▸ **Problem requirements**
Determine the number of lines that have the string "follow" in them, and give only that number.

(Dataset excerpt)
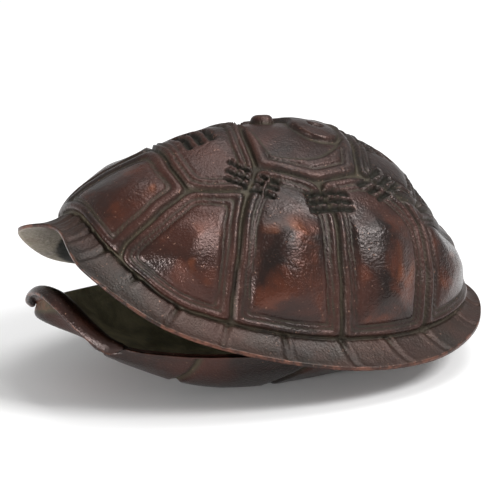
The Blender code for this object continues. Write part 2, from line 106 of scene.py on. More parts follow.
# scutes that bulge: outline, bulge height, where its shoulder starts down the dome,
# and the share of the bulge above the shoulder
SCUTES = [
    (FIRST_BACK, 2.0, 0.0, 1.0),
    (ZIGZAG[:2] + DOWN_1_2 + [(-0.62, 1.2), (-1.2, 1.2), (-1.2, 0.5)] + HEAD_SEAM[::-1],
     2.8, 0.57, 0.55),
    (ZIGZAG[1:4] + DOWN_2_3[:2] + [(0.004, 1.2), (-0.62, 1.2)] + DOWN_1_2[::-1],
     2.8, 0.52, 0.2),
    (ZIGZAG[3:6] + DOWN_3_4 + [(0.55, 1.2), (0.004, 1.2)] + DOWN_2_3[1::-1], 2.8, 0.53, 0.2),
    (ZIGZAG[5:] + [(1.2, 0.2), (1.2, 1.2), (0.55, 1.2)] + DOWN_3_4[::-1], 1.8, 0.0, 1.0),
    ([(0.54, -0.6), (0.54, 0.0)] + ZIGZAG[6:] + [(1.2, 0.2), (1.2, -0.6)], 1.0, 0.0, 1.0),
]
# sunk bars: whole ones across the back, broken ones as rows of pits
ACROSS = [
    [(-0.285, 0.065), (-0.28, -0.08)], [(-0.245, 0.06), (-0.24, -0.085)],
    [(-0.205, 0.055), (-0.20, -0.09)],
    [(0.295, -0.15), (0.295, 0.15)], [(0.335, -0.15), (0.335, 0.15)],
    [(0.38, -0.15), (0.38, 0.15)],
]
BARS = [
    [(-0.188, 0.195), (-0.157, 0.262)], [(-0.209, 0.232), (-0.178, 0.298)],
    [(-0.231, 0.268), (-0.197, 0.331)],
    [(-0.134, 0.308), (-0.122, 0.320)], [(-0.107, 0.336), (-0.095, 0.348)],
    [(-0.159, 0.323), (-0.145, 0.338)], [(-0.126, 0.358), (-0.111, 0.374)],
    [(-0.185, 0.355), (-0.168, 0.372)], [(-0.150, 0.389), (-0.134, 0.406)],
    [(0.180, 0.381), (0.212, 0.361)], [(0.236, 0.328), (0.280, 0.283)],
    [(0.215, 0.405), (0.246, 0.384)], [(0.268, 0.356), (0.312, 0.308)],
    [(0.247, 0.428), (0.283, 0.395)], [(0.306, 0.371), (0.348, 0.323)],
]
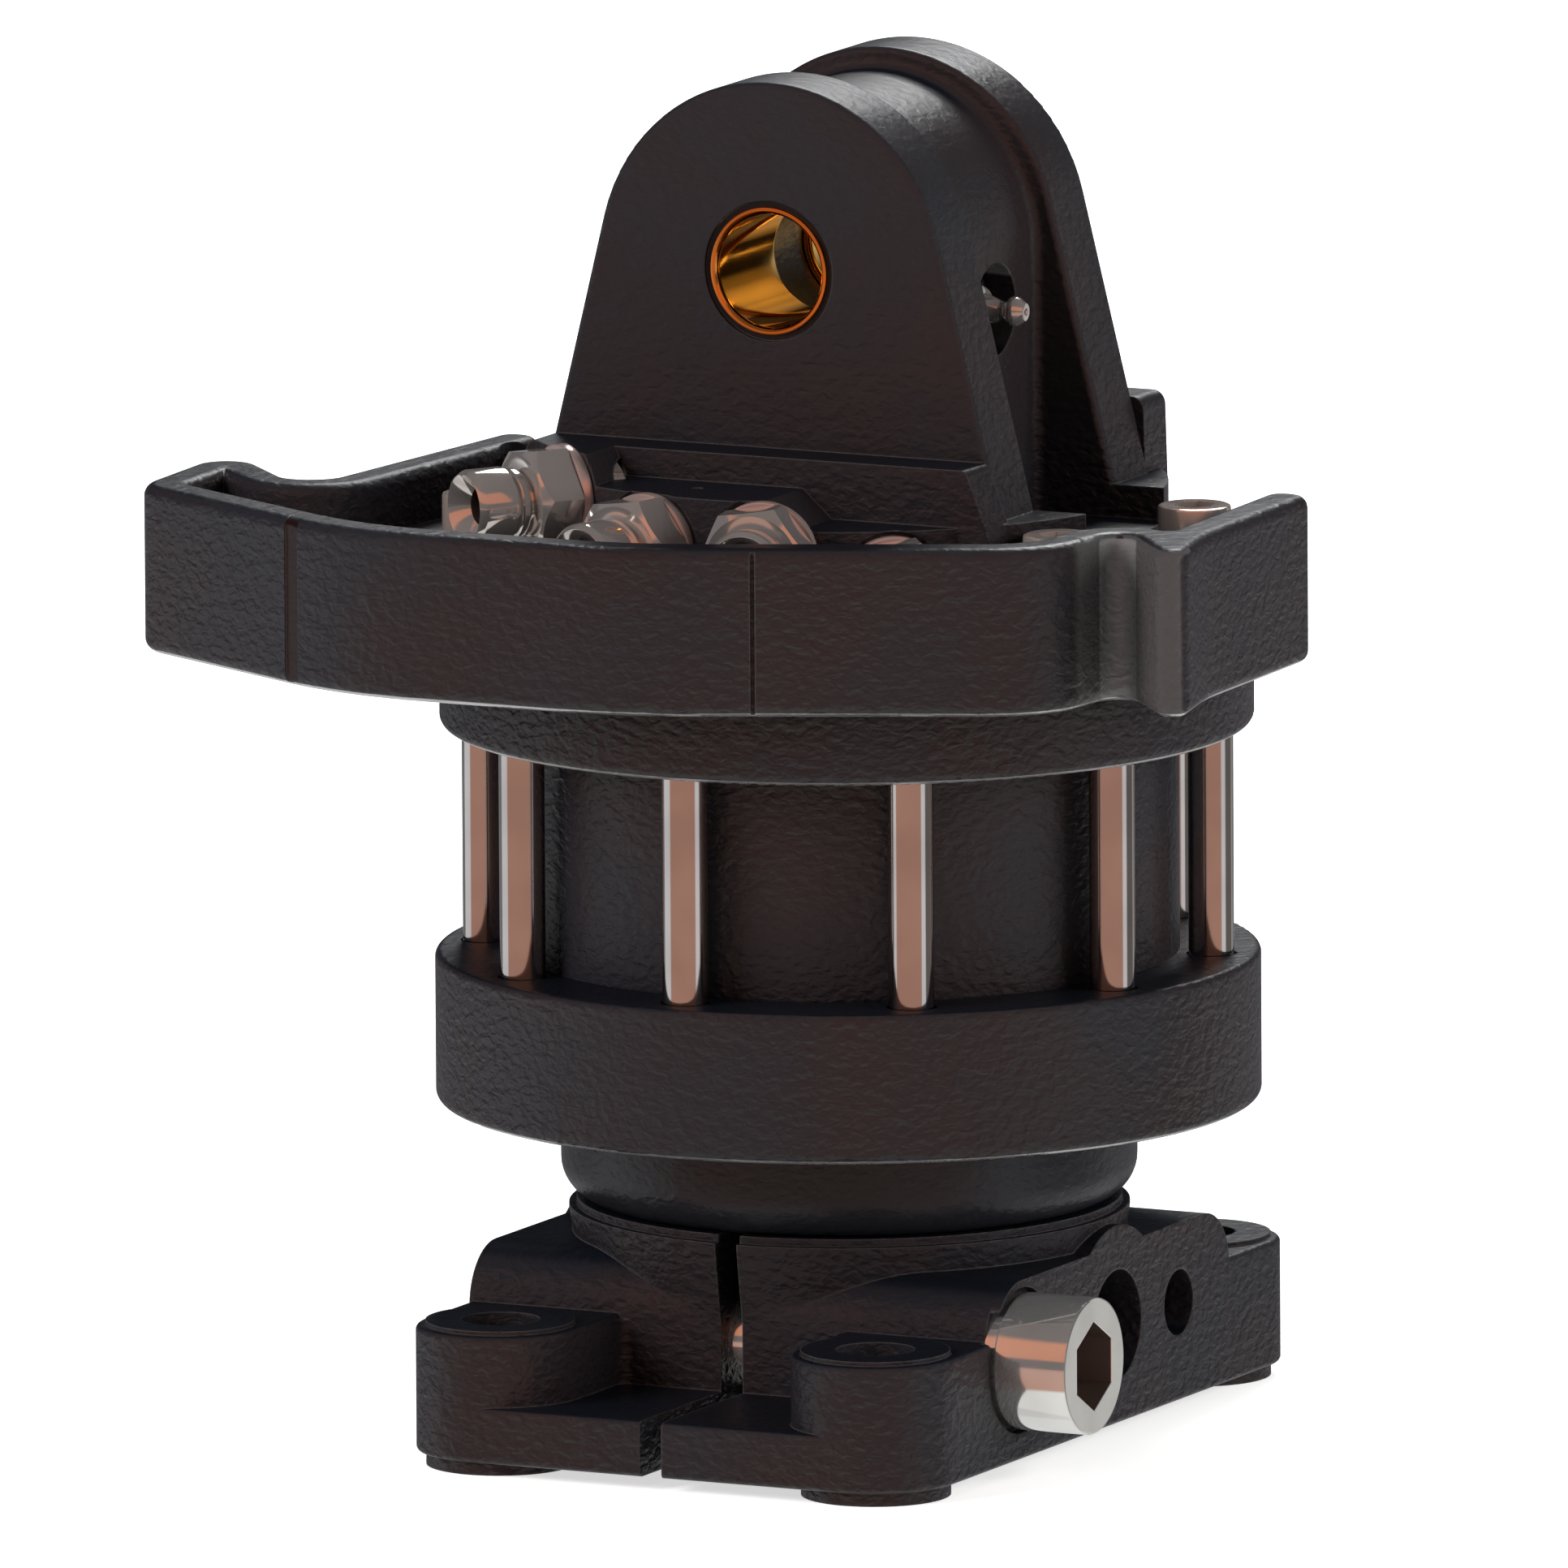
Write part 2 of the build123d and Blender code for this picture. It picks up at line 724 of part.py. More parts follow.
def build_hose_nipple(angle, height, reach):
    low = nipple_seat_r - nipple_thread_length
    seat = nipple_seat_r + washer_thickness
    hex_top = seat + nipple_hex_height
    neck_top = hex_top + nipple_neck_length
    body = disc(nipple_thread_r, low, seat) + Pos(0, 0, seat) * hexagon(nipple_hex_across, nipple_hex_height)
    corner_r = nipple_hex_across / math.sqrt(3)
    body &= turned(
        (
            (0, low),
            (corner_r, low),
            (corner_r, hex_top - nipple_hex_slope),
            (nipple_hex_across / 2 - nipple_hex_inset, hex_top),
            (0, hex_top),
        )
    )
    body += disc(nipple_neck_r, hex_top, neck_top)
    end = disc(nipple_thread_r, neck_top, reach)
    body += chamfer(end.edges().filter_by(GeomType.CIRCLE), nipple_edge)
    body -= disc(nipple_bore_r, low, reach)
    cone_low = reach - nipple_cone_depth
    points = ((0, cone_low), (nipple_bore_r, cone_low), (nipple_cone_r, reach), (0, reach))
    body -= turned(points)
    return radial(angle, head_z + height) * Rot(0, 0, nipple_turn) * body


def build_bonded_washers():
    inner = nipple_thread_r + 2 * seal_gap
    washer = ring(washer_r, inner, nipple_seat_r, nipple_seat_r + washer_thickness)
    return [radial(angle, head_z + height) * washer for angle, height, reach in nipple_places]


def past_hub(side, x_out, y_out):
    """Plan point given by how far it lies outside the hub, sideways and in front."""
    return (side * (hub_r + x_out), -(hub_r + y_out))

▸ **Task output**
2